Michael Eaton Untitled 1970–71. Unlike the other painters Eaton turned the four units of the large canvas on their sides to create an elongated landscape 5 x 40 feet (1.5 x 12.2 meters)

Robert Ellis Journey. Art critic Hamish Keith described Ellis's painting as, ‘expanding the image of megalomaniacal roading to a planetary scale, and out of it [making] a powerful and dynamic image of intersecting thousand lane motorways against a richly mosaic surface.’

Pat Hanly Whence come we? What are we? Whither go we? Hanly was unhappy with his painting and on its return from the Ten Big Paintings exhibition, separated the three panels and painted over his work using one of the panels as a large kite.

Ralph Hotere February May and the Birds of Ice the Moon Drowns in its Voice of Water. Hotere's painting was purchased by the Dunedin Public Art Gallery in 1974.

Colin McCahon Gate III. McCahon painted this work at the Auckland University Art School where he was still teaching. In 1972 historian Tim Beaglehole arranged the purchase of Gate III for Victoria University. The purchase was made via McCahon's Wellington dealer Peter McLeavey at a cost of $4,000.

Milan Mrkusich Untitled. Like many of the other artists in the exhibition Mrkusich's studio was too small to accommodate even one of the four panels. Instead each panel was painted individually in the family's lounge, Mrkusich having first removed all the furniture.

Don Peebles Painting 1970. Peebles and Michael Eaton were the only two South Island artists included in the exhibition.

Ross Ritchie Inch. Art critic T. J. McNamara said of Ritchie's work that it, ‘…dances lines around the canvas in glowing colours and happy areas of paint advance and recede in a delightful fashion. The picture goes a long way toward fulfilling the promise Ross Ritchie has shown in recent years.’

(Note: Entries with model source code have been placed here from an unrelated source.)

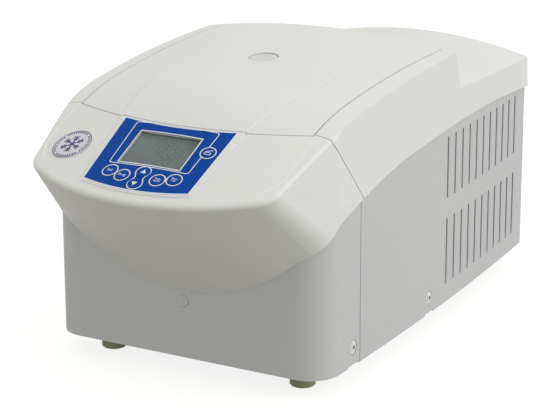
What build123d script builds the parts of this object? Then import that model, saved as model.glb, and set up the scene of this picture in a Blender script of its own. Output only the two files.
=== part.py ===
from build123d import *
from math import asin, atan2, cos, hypot, radians, sin, sqrt, tan
import os

os.makedirs("parts", exist_ok=True)

# Refrigerated microcentrifuge, in millimetres.
# X runs across it, +Y points to its back, Z is up, and the floor under the feet is Z = 0.
# "Back" distances are counted from the flat grey front face towards the rear, and drops down from
# the overall height, or from the piece that carries the part.

# Overall size
width = 276.0
depth = 540.0
height = 263.5
foot_height = 18.6
nose_overhang = 85.0

# Fits and clearances
seam_gap = 1.0
seat_gap = 0.3
running_gap = 0.2
shaft_gap = 0.05
lid_gap = 1.2

# Grey base
base_corner = 27.6
base_rear_width = 237.0
base_rear_corner = 6.0
base_straight = 40.0
panel_wall = 3.0
panel_seam = 66.0
rear_overhang = 4.0
foot_radius = 11.3
foot_across = 195.8
foot_front_back = 36.9
foot_rear_back = 405.0
foot_rear_across = 168.0
notch_length = 19.0
notch_height = 1.4
notch_shift = 1.0

# White upper body
upper_wall = 3.0
upper_rear_width = 244.0
upper_straight = 60.0
upper_rear_corner = 5.0
upper_rear_lean = 1.5
shoulder_drop = 98.5
shoulder_nose_width = 240.0
shoulder_front_width = 265.0
shoulder_mid_width = 262.0
shoulder_rear_width = 238.0
nose_radius = 200.0
nose_half = 127.0
nose_half_rise = 14.9
nose_flare = 0.267
nose_spread = 0.218
nose_corner = 38.0
nose_corner_growth = 0.34
nose_edge_drop = 82.8
nose_edge_radius = 4.0
skirt_foot = 79.0

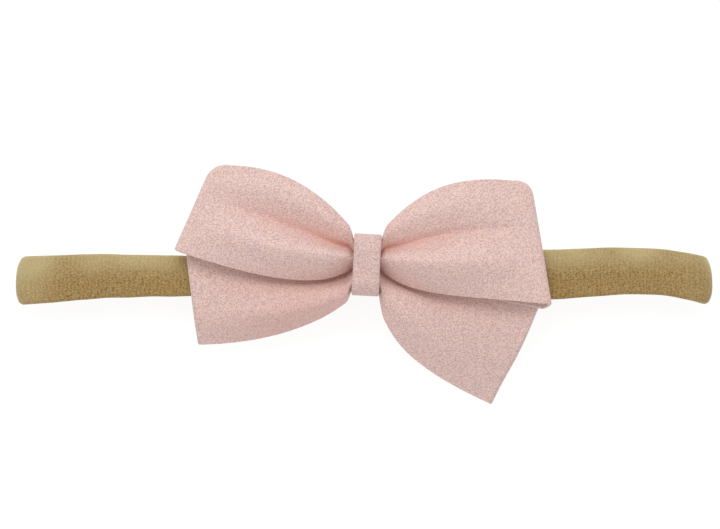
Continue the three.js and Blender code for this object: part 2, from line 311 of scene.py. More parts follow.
@dataclass(frozen=True)
class NodeBench:
    """A short way to add and join nodes in one node tree.

    Attributes:
        tree: The tree that the nodes go in.
    """

    tree: bpy.types.NodeTree

    def plug(self, value: object, socket: Socket) -> None:
        """Puts a value in an input socket.

        Args:
            value: Another node's output socket, or a number or colour.
            socket: The input socket.
        """
        if isinstance(value, Socket):
            self.tree.links.new(value, socket)
        else:
            socket.default_value = value

    def fill(self, node: bpy.types.Node, **settings: object) -> None:
        """Sets a node's properties and input sockets.

        Args:
            node: The node.
            settings: Values for its properties, or what plug takes for its input sockets by name.
        """
        for name, value in settings.items():
            if hasattr(node, name):
                setattr(node, name, value)
            else:
                self.plug(value, node.inputs[name.replace("_", " ")])

    def add(self, kind: str, **settings: object) -> bpy.types.Node:
        """Adds a node.

        Args:
            kind: The node's type, without the ShaderNode prefix.
            settings: What fill takes.

        Returns:
            The new node.
        """
        node = self.tree.nodes.new(kind if kind.startswith("Node") else "ShaderNode" + kind)
        self.fill(node, **settings)
        return node

    def maths(self, operation: str, first: object, second: object, clamp: bool = False) -> Socket:
        """Adds a Math node.

        Args:
            operation: The Math node's operation.
            first: A socket or a number.
            second: A socket or a number.
            clamp: Whether the result stays from 0 to 1.

        Returns:
            The node's output socket.
        """
        node = self.add("Math", operation=operation, use_clamp=clamp)
        self.plug(first, node.inputs[0])
        self.plug(second, node.inputs[1])
        return node.outputs[0]

    def part(self, value: object, share: float) -> Socket:
        """A share of a value."""
        return self.maths("MULTIPLY", value, share)

    def spread(self, value: object, **limits: float) -> Socket:
        """A value taken from one range to another and kept inside it, with limits by MapRange's names."""
        return self.add("MapRange", Value=value, **limits).outputs["Result"]

    def mask(self, name: str) -> Socket:
        """A mask stored on the mesh."""
        return self.add("Attribute", attribute_name=name).outputs["Fac"]

    def bump(self, height: object, strength: float, distance: float) -> Socket:
        """The normal of a relief, with its full height in millimetres."""
        return self.add("Bump", Height=height, Strength=strength, Distance=distance * MM).outputs["Normal"]

    def flecks(self, grain: float) -> bpy.types.bpy_prop_collection:
        """The fleck group's masks, at the object's own coordinates."""
        place = self.add("TexCoord").outputs["Object"]
        return self.add("Group", node_tree=fibre_fleck(), Vector=place, Grain=grain).outputs

    def tint(self, base: object, colour: tuple, mask: object, most: float = 1.0) -> Socket:
        """Lays a colour over another where a mask shows.

        Args:
            base: The colour underneath, or its socket.
            colour: The colour laid over it.
            mask: The mask's socket.
            most: How much of the colour shows where the mask is 1.

        Returns:
            The mixed colour's socket.
        """
        node = self.add("Mix", data_type="RGBA", clamp_factor=True)
        share = mask if most == 1.0 else self.part(mask, most)
        self.plug(share, next(socket for socket in node.inputs if socket.type == "VALUE"))
        under, over = [socket for socket in node.inputs if socket.type == "RGBA"]
        self.plug(base, under)
        self.plug(colour, over)
        return next(socket for socket in node.outputs if socket.type == "RGBA")


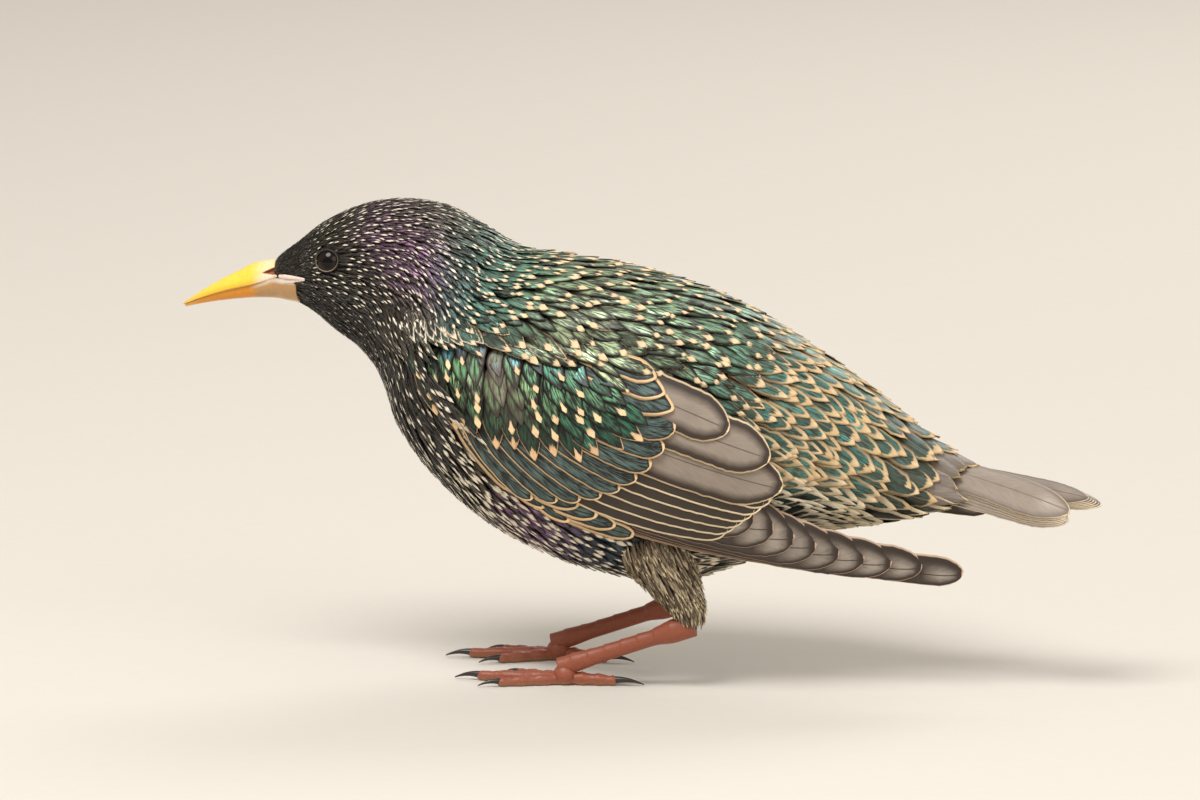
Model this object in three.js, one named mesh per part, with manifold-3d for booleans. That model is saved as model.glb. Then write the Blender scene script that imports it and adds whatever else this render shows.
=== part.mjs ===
// A common starling in its spotted plumage, standing still, at life size.
// Millimetres. The bill points along -X, the tail along +X, the bird's left side is -Y,
// and the soles of its feet lie on z = 0. The body is modelled straight and then leans
// a little to the left towards the tail, as a bird does that shifts its weight.

import * as THREE from 'three';
import { mergeVertices } from 'three/addons/utils/BufferGeometryUtils.js';
import Module from 'manifold-3d';

const wasm = await Module();
wasm.setup();

const gap = 0.3; // between touching pieces
const roomy = 300; // a cutting block that is larger than the bird

// The lean of the body: none at the head, the whole angle behind the shoulders,
// about a straight line that runs down from the shoulders to the tail
const lean = { angle: 10, from: -60, to: 40, axisHeight: 62, axisSlope: -0.18 };

// The body from the bill's root to the end of the tail coverts: a point on the back line,
// a point on the belly line, and half the width between them
const bodyStations = [
  { back: [-83.0, 91.3], belly: [-81.5, 82.1], half: 5 }, // root of the bill
  { back: [-77.6, 95.3], belly: [-77.6, 81.6], half: 8 }, // forehead
  { back: [-71.9, 99.8], belly: [-73.5, 79.5], half: 10.6 }, // eyes
  { back: [-64.0, 103.6], belly: [-69.0, 75.8], half: 12.2 }, // ear coverts
  { back: [-54.9, 105.3], belly: [-63.4, 71.9], half: 13.8 }, // back of the crown
  { back: [-44.6, 104.1], belly: [-59.2, 67.0], half: 16.3 }, // nape
  { back: [-35.6, 99.6], belly: [-56.8, 61.8], half: 19.2 }, // foot of the neck
  { back: [-27.8, 95.2], belly: [-53.7, 54.0], half: 23.2 }, // shoulders
  { back: [-18.5, 93.9], belly: [-45.1, 43.2], half: 26.5 }, // breast
  { back: [-4.9, 92.1], belly: [-31.0, 32.1], half: 28.0 }, // widest place
  { back: [11.0, 88.3], belly: [-11.7, 24.1], half: 27.6 }, // belly
  { back: [24.7, 83.0], belly: [8.7, 21.7], half: 25.0 }, // flanks
  { back: [38.3, 75.0], belly: [26.9, 27.7], half: 20.6 }, // rump
  { back: [50.8, 66.5], belly: [41.7, 34.0], half: 15.8 }, // vent
  { back: [62.0, 57.8], belly: [54.4, 37.0], half: 12.2 }, // root of the tail coverts
  { back: [70.0, 52.0], belly: [65.4, 40.2], half: 10.5 }, // middle of the tail coverts
  { back: [77.6, 47.6], belly: [76.0, 43.4], half: 8.6 }, // end of the tail coverts
];
// The tail coverts lie on the rolled tail: how far they roll, and between which stations
const covertRoll = { angle: 20, from: 12.2, to: 14.8 };
const bodySquareness = 2.25; // 2 is a plain oval across
const stepsPerStation = 2;
const bodySides = 26;
const cutStations = { neck: 4.9, torso: 7, tail: 13 }; // where a person would name a new part

// The bill: its ridge, the line between its halves, its lower edge and half its width, with
// the wider half of the jaw where that spreads into the cheeks
const billStations = [
  { x: -76.8, ridge: 91.6, mouth: 87.5, keel: 81.4, half: 4.4, jaw: 8.3 },
  { x: -80.0, ridge: 91.2, mouth: 87.3, keel: 81.9, half: 4.3, jaw: 6.6 },
  { x: -83.0, ridge: 90.9, mouth: 87.0, keel: 82.3, half: 4.1, jaw: 4.5 },
  { x: -87.8, ridge: 90.0, mouth: 85.5, keel: 82.2, half: 3.5 },
  { x: -91.2, ridge: 88.3, mouth: 84.6, keel: 81.9, half: 3.0 },
  { x: -95.8, ridge: 85.9, mouth: 83.3, keel: 81.3, half: 2.3 },
  { x: -100.3, ridge: 83.2, mouth: 81.7, keel: 80.5, half: 1.5 },
  { x: -104.2, ridge: 80.6, mouth: 80.1, keel: 79.6, half: 0.5 },
];
const lowerBillTipX = -103.4; // the upper half reaches past the lower
const lowerBillShare = 0.94; // and is a little wider
const gape = { from: -84, to: -74.3, front: 87.3, corner: 88.0, height: 1.3, proud: 0.35 };
const nostril = { x: -84.4, z: 88.8, long: 2.4, high: 1.1, deep: 0.9, apart: 6.6, slant: 20 };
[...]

Wong Sing Tai Dedicated to Amoghasiddhi.  When the exhibition showed at the National Art Gallery in Wellington (now Te Papa Tongarewa) the photographer Ans Westra took a number of images of the works including the painting by Wong Sing Tai. At 28 Sing Tai was the youngest of the artists chosen.

== Big paintings ==
Prior to the exhibition, the biggest painting on canvas or board in New Zealand was almost certainly Colin McCahon's Practical Religion, at just under 17 square metres. McCahon himself once referred to it as a ‘monster’. Before this was painted the biggest painting on canvas in the country was Frederick Goodall's Flight Into Egypt, held by the Sarjeant Gallery and measuring 10.8 sq.m framed or 7.7 sq.m unframed. Other substantial paintings at this time included Frank Brangwyn’s 7.7 sq.m. The Card Players: Agricultural Workers at Rest at the National Gallery in Wellington. At the Auckland Art Gallery The Arrival of the Maoris in New Zealand, C F Goldie and John Louis Steele’s version of Géricault’s Raft of the Medusa was a wall-filling 4.9 sq.m., but tiny compared to the Géricault original (35 sq.m.).

In terms of modern painting the average size of works in the Ten Big Paintings exhibition was 18.91 sq.m. with McCahon's Gate III at 32.5 sq.m. This made the McCahon work a good deal larger than Picasso’s Guernica (27.3 sq.m.) but well shy of James Rosenquist's F-111, (80 sq.m.).